"Political" Prosecutions

I would put it ever-so-slightly differently.

I think it’s along the lines of what you’re seen from some posters in this thread. A general notion that these guys are slimebags and we need to nail them on something. “How about this? Nah, too far-fetched. What about that? OK, that might fly, let’s go git im!” (In the case of DeLay, the prosecutor empaneled two grand juries who refused to indict before he pulled it off on the third try.)

The thing is that sometimes violations of the “spirit of the law” are extremely widespread and reflect common practice - as in the McDonnell case. Deciding to take one guy and prosecute him for violating the law under a standard that very few can pass is an abuse of power, as the SC noted.

In general, the idea that a prosecution can prosecute someone based on the sense that “Somewhere the law must say this is prohibited!” is a very dangerous one. As you can see from following political discourse even slightly, people tend to judge those on opposite sides of the political aisle and their actions very harshly. Prosecuting people based on the fact that you really really dislike what they’re doing is something we associate with places like Putin’s Russia and corrupt Third World countries, and one would like to hope the US remains better than that.

I totally agree with your conclusion, but for slightly different reasons. The universe of cases to pick from is so small – it is still quite rare that senior politicians are arrested – that it is impossible to draw out bias from such a limited sample. If I flip a coin four times and it comes up heads each time – that doesn’t mean the coin is biased against tails.

What’s more, this supposed bias of the justice system against Republicans clearly doesn’t extend to letting Democrats off the hook for crimes. Pretty lousy biased system if it can’t even let the “good guys” walk free, isn’t it?

And finally, there’s the absence of evidence for this imaginary bias. Like I pointed out in the McDonnell case: you have a career DOJ employee bringing a case before a Reagan-appointed judge, and you’re suggesting that they have a nefarious anti-Republican agenda at heart? Maybe I’d buy that if the US Attorney was Alan Grayson and the judge was Samantha Bee, but as it stands, those two individuals would seem to be quite far from being expected to have a partisan agenda.

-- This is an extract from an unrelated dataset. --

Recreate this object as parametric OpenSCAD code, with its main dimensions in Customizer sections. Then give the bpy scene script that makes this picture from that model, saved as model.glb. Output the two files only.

I’m not familiar with those individuals. But it’s a mistake to think that career prosecutors are apolitical - they might be as political as anyone else. And also to assume that all judges appointed by a president share that president’s ideology - they are more likely to than not but exceptions are common especially at the lower levels.

Agreed.

No, here I disagree. There is no evidence of bias, but if there were, this observation would not meaningfully harm it – the crimes on the Democrats’ side were very clear and unambiguous. It is certainly conceivable to picture prosecutors going after unambiguous crimes for everyone and only going after the edge cases when the putative offenders are Republicans.

Yes… without doing any independent research into their careers, I agree with your conclusion here.

Well, here’s how I see it. In the USA, the government has made it very easy to prosecute for garden-variety crimes such as drug possession and drunk driving. As a result a large number of people, most of them poor and powerless, end up in prison. America has a massive prison population.

On the other hand, the government has made the particular set of crimes often committed by politicians very difficult to prosecute. So even with politicians who are very obviously sleazy and dishonest, like Bill Clinton, Tom Delay, George W. Bush, or Ted Stevens, actually getting them convicted and making the conviction stick is nearly impossible. Yet there’s a widespread perception among the public that these folks should be prosecuted for something, and it’s hardly surprising when prosecutors grasp at any straw they can when trying to get these people behind bars.

And it’s also no surprise that prosecutors bend or break the law when doing so. In today’s win-and-crush-the-other-side politics, how could that not happen? Both sides do so. Currently the Democrats have more power, holding the Presidency and the balance of power in many courts, so counting heads, their abuses during the Obama administration have probably been more common. But the Republicans did it as well during the last time they held power, and will surely do so at the next opportunity.

Heck, if Republicans are going to claim they’re being persecuted, you may as well persecute them. We don’t want to make liars out of them, after all.

And here I thought this thread was going to be about Benghazi.

LOL! Understatement of the year there.

The 30 year hate campaign towards Hillary Clinton beats all of your supposed political prosecutions by a mile. Republicans generally deserve their prosecutions, Democrats don’t. Sorry but reality has a liberal bias

The OP looks like a pretty speculative attempt to draw conclusions about some kind of pervasive bias from a very small number of cases.

You’re not counting the Clinton impeachment? How about John Edwards, charged with six felony counts before the Justice Department dropped the charges? Robert Menendez? Lawsuits concerning Obama’s presidential eligibility?

AFAICT using the machinery of justice to go after a political opponent is not restricted to either side of the political spectrum.

What was the novel interpretation of the law used to go after John Edwards?